The Effect of Statistical Hypothesis Testing on Machine Learning Model Selection

Marcel Chacon Gonçalves; Rodrigo Silva

Marcel Chacon Gonçalves UFOP
Rodrigo Silva UFOP https://orcid.org/0000-0003-2547-3835

Resumo

Statistical tests of hypothesis play a crucial role in evaluating the performance of machine learning (ML) models and selecting the best model among a set of candidates. However, their effectiveness in selecting models over larger periods of time remains unclear. This study aims to investigate the impact of statistical tests on ML model selection in sequential experiments. Specifically, we examine whether selecting models based on statistical tests leads to higher quality models after a significant number of iterations and explore the effect of the number of tests performed and the preferred statistical test for different experimental time horizons. The study on binary classification problems reveals that the use of statistical tests should be approached with caution, particularly in challenging scenarios where generating improved models is difficult.
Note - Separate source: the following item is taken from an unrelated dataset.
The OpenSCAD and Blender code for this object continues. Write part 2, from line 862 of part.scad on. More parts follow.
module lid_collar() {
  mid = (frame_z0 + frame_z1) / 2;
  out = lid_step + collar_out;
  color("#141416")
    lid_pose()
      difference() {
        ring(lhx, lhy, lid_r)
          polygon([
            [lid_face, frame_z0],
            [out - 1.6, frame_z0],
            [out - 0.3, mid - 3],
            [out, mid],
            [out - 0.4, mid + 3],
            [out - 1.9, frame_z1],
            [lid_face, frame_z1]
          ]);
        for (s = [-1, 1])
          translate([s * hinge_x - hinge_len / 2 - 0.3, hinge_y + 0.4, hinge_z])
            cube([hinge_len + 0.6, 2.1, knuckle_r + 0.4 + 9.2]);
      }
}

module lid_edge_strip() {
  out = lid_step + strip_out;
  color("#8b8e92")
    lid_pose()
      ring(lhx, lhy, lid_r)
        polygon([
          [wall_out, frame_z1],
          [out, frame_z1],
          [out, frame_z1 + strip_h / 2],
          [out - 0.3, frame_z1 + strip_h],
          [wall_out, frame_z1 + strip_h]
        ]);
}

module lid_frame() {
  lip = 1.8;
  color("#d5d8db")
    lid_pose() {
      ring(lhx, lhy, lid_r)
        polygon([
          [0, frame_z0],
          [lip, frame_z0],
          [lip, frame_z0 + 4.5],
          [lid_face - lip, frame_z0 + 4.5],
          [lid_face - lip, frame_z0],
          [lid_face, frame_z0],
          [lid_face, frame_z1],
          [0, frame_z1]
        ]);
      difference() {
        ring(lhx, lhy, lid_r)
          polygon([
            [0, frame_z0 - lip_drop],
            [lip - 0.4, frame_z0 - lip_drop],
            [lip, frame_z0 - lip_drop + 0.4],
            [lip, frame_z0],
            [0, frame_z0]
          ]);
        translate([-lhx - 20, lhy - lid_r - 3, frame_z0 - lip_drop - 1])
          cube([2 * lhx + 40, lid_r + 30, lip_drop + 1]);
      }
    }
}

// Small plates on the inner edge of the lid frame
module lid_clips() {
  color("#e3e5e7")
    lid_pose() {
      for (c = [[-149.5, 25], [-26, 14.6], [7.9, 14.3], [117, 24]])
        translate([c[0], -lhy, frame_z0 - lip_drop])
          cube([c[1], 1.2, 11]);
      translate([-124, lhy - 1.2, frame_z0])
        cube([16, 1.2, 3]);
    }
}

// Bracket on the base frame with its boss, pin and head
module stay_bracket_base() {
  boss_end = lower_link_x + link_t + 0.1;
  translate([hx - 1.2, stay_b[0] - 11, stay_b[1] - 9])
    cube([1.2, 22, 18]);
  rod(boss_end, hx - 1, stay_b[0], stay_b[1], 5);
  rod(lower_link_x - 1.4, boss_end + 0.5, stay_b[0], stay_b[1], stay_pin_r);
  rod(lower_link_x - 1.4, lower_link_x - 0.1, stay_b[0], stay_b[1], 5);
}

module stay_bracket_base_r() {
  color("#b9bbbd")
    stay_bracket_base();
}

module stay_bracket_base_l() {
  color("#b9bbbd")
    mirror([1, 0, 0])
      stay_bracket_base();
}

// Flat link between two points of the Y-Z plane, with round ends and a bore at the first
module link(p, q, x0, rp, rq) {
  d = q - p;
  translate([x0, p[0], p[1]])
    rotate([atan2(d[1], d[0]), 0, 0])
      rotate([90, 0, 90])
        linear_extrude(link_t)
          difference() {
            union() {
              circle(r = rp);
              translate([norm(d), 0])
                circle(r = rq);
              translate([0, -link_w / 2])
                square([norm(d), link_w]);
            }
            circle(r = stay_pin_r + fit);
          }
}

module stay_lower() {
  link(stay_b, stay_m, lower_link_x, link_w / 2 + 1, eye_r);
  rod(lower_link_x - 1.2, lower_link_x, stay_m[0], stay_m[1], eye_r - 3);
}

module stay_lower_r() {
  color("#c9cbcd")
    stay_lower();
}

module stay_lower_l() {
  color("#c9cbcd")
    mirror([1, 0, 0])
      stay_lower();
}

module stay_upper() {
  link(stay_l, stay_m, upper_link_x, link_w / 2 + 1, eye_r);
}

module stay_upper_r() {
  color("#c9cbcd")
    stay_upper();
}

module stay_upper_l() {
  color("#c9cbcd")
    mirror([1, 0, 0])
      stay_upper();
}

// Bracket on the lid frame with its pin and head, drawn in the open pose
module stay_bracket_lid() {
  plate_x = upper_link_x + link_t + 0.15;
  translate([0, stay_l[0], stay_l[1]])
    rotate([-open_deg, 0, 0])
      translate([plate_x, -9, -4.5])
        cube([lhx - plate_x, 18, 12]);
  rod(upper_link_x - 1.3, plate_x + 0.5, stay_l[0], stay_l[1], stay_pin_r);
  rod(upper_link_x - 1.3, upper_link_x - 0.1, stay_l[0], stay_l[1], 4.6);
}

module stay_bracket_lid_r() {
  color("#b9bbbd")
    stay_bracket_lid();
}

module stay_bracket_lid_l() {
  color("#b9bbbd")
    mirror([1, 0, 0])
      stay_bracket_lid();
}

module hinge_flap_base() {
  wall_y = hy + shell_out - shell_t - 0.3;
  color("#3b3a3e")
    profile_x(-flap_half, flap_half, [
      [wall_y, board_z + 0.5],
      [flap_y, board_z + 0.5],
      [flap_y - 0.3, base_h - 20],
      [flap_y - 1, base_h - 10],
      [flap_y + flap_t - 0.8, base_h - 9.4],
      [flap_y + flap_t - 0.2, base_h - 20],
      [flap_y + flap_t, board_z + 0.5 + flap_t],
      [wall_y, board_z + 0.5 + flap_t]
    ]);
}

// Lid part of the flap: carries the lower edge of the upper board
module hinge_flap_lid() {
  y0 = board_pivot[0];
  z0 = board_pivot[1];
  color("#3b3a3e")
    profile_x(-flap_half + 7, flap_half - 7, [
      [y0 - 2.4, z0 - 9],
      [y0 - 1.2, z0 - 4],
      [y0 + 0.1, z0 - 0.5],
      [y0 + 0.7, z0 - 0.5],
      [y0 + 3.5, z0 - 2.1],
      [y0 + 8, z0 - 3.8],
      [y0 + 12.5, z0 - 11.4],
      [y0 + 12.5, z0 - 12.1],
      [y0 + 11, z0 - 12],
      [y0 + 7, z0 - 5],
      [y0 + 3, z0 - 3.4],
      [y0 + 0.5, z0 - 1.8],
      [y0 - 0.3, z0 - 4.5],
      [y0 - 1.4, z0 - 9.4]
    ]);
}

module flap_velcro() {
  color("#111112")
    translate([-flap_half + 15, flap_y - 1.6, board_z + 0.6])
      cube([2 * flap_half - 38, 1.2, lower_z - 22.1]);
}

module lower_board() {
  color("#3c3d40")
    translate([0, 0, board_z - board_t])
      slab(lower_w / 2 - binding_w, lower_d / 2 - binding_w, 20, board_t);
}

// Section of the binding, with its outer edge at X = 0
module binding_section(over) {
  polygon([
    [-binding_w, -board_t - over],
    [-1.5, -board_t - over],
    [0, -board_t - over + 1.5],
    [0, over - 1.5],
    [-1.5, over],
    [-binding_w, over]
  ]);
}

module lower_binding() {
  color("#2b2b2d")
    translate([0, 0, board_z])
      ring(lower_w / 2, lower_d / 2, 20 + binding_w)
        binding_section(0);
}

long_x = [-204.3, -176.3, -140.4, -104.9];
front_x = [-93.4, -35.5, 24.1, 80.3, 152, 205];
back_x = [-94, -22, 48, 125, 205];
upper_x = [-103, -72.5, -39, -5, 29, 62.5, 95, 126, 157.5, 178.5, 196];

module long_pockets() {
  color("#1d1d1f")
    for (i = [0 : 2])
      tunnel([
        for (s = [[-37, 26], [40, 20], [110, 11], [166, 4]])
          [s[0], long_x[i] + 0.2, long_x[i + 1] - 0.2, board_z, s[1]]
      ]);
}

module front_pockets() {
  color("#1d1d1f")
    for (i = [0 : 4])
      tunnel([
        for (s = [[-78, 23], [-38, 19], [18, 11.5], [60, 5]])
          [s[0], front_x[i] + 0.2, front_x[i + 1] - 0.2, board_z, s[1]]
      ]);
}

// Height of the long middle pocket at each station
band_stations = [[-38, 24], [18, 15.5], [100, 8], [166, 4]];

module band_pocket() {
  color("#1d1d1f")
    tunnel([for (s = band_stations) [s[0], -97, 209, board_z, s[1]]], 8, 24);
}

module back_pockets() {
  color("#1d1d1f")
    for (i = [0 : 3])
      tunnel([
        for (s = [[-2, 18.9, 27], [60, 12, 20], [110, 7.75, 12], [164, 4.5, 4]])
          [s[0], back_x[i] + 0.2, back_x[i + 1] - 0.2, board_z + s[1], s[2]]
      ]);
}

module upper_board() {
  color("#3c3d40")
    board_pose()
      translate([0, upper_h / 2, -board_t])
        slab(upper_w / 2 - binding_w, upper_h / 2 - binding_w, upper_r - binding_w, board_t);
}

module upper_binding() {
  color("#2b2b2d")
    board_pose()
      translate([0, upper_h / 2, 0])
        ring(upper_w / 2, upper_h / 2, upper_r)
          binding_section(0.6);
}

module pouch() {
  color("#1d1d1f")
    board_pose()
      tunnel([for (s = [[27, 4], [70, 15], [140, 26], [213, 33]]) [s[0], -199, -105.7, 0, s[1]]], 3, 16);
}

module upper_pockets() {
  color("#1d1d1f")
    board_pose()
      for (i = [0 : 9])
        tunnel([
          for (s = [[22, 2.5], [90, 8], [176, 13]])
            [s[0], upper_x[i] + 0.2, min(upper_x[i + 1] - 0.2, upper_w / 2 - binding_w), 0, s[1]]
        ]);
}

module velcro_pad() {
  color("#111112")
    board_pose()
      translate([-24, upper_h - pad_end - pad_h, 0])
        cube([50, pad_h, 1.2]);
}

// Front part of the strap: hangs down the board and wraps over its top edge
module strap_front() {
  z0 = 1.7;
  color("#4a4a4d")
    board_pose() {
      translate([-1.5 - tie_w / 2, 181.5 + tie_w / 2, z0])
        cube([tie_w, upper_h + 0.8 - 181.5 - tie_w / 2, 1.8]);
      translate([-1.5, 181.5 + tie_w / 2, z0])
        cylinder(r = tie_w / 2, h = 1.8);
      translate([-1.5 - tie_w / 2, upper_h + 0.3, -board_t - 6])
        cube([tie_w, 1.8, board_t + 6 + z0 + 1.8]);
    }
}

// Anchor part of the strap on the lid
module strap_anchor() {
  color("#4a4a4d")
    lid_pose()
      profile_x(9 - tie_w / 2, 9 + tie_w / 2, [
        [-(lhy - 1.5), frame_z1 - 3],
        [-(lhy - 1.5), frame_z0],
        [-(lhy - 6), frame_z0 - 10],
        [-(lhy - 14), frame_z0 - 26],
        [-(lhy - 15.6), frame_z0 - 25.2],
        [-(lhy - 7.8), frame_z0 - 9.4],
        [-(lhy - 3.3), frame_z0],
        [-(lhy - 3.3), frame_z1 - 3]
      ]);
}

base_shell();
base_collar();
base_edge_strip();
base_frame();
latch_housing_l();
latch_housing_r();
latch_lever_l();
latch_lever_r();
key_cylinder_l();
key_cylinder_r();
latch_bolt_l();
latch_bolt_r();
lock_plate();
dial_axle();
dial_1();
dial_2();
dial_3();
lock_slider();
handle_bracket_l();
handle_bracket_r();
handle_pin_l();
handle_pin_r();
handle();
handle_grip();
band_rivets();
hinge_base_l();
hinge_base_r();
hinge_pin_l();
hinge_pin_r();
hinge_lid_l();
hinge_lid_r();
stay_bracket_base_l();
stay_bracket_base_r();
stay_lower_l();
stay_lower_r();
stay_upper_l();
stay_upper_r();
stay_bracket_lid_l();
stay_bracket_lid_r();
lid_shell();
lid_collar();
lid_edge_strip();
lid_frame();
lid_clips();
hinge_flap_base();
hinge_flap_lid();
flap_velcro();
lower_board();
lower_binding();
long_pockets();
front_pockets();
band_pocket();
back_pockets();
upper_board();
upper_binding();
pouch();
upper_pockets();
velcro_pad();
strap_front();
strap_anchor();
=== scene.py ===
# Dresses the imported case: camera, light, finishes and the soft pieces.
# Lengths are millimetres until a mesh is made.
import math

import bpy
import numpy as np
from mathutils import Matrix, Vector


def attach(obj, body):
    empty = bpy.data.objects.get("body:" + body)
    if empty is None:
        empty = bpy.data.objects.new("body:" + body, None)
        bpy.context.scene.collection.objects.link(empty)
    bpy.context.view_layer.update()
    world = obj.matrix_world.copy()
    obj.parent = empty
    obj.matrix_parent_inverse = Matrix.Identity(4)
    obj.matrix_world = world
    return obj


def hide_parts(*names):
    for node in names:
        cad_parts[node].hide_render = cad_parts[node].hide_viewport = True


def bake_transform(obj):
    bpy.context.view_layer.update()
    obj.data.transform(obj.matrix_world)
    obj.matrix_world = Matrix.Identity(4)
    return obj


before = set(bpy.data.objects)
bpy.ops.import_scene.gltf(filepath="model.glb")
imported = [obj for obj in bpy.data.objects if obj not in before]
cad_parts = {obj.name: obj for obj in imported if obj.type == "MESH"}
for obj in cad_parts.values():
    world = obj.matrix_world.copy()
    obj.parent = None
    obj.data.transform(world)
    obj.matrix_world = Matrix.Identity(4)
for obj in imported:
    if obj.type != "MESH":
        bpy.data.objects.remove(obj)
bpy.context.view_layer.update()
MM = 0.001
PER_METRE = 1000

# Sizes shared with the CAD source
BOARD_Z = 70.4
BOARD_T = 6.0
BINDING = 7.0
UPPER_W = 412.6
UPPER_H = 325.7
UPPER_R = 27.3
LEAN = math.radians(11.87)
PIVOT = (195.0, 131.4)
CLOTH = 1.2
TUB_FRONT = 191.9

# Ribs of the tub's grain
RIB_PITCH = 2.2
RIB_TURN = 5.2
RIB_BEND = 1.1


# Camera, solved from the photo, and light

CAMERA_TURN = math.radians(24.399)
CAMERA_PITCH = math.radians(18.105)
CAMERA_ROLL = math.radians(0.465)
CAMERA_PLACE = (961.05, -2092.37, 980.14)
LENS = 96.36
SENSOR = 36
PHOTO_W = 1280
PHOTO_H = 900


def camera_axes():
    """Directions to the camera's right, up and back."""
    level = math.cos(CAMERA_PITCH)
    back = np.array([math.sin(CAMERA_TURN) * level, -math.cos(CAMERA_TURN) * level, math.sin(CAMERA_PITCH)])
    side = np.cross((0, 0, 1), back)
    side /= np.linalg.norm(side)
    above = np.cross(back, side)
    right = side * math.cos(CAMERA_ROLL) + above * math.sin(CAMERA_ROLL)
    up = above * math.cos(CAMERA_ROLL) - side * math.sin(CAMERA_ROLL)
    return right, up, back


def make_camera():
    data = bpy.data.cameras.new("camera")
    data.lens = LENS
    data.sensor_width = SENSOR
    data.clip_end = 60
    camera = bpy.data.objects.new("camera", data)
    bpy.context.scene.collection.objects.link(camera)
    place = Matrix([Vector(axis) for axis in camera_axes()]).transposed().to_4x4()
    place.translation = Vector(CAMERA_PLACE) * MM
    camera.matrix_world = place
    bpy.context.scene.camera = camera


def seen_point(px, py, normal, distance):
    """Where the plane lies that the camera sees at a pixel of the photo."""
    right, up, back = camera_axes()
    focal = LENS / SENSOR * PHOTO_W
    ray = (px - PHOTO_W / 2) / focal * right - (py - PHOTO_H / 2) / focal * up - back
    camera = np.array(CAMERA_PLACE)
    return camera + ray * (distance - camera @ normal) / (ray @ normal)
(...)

The analysis demonstrates that statistical tests may impede progress and impose overly stringent acceptance criteria for new models, hindering the selection of high-quality models. The findings also indicate that the dominance of versions without statistical tests remained consistent, suggesting the need for further research in this area. Although this study is limited by the number of datasets and the absence of pre-test assumption verification, it emphasizes the importance of understanding the impact of statistical tests on ML model selection.